The train and the glass
They make their way to the station and, as she almost faints, head  to the buffet for drink. This opening segment is so intimate and Camerini’s lense moves close in and around the couple using von Nagy’s extraordinary expressiveness to do the work of a dozen intertitles. You feel in the story with them and that intimacy, reinforced so elegantly by Stephen’s playing, carries you through the picture. If you don’t care for this couple then you probably need to check your heart.

A man in a hurry drops his rather fat wallet and Giorgio picks it up and follows too late (by measures on purpose...) to hand it back as its owner disappears on an accelerating train. It’s full of money, they have a chance and they can go anywhere now; they can escape.

Giorgio gets them tickets on a sleeper and they head south in comfort, mistaken for a honeymoon couple in the dining car by fellow travellers. A weasely man with a Miles Mander moustache clocks the girl… not the kind of attention you want to attract.
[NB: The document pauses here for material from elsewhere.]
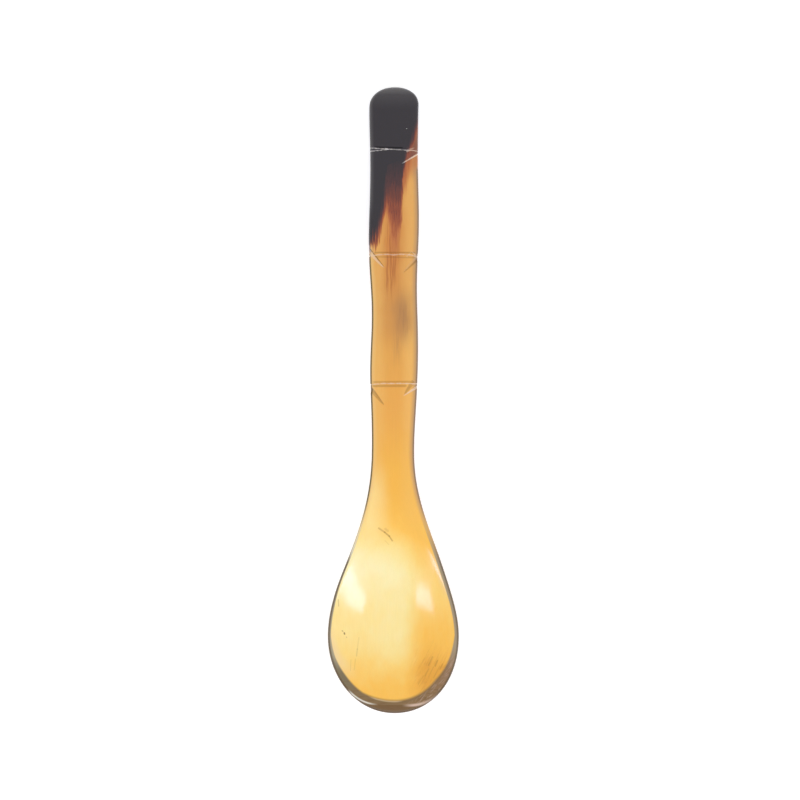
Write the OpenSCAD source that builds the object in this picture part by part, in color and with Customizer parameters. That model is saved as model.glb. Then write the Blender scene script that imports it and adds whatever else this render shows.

A jump – there are several cuts that suggest missing material – and we see the man, Jacques Mercier (Daniele Crespi) looking out to watch a motorboat race from the balcony of a plush Mediterranean hotel. The couple are also staying here and soon Giorgio is playing cards with Mercier’s group and the weasel is thinking of ways to have his evil way with his other half…

Oppressed by the city, the couple are equally out of their depth amongst the vicious bourgeoise of the Amalfi coast. She shops and he gambles… and Mercier waits for his moment. It’s only a matter of time before things go awry.

Oh the places you can go to by train!
Rails tiptoes around the strictures of Italian governmental controls and Camerini manages to mix positive messaging about industrialisation with an examination of the dislocation it was causing. From what we have the propaganda is sparing inserted and the meat of the film remains the couple and their search to find a place to love in a society which, unsurprisingly, is neither urban poverty nor seaside opulence, just pro-activity and honest endeavours.

All in all a real treat and I look forward to more Sunday silent surprises on the Southbank.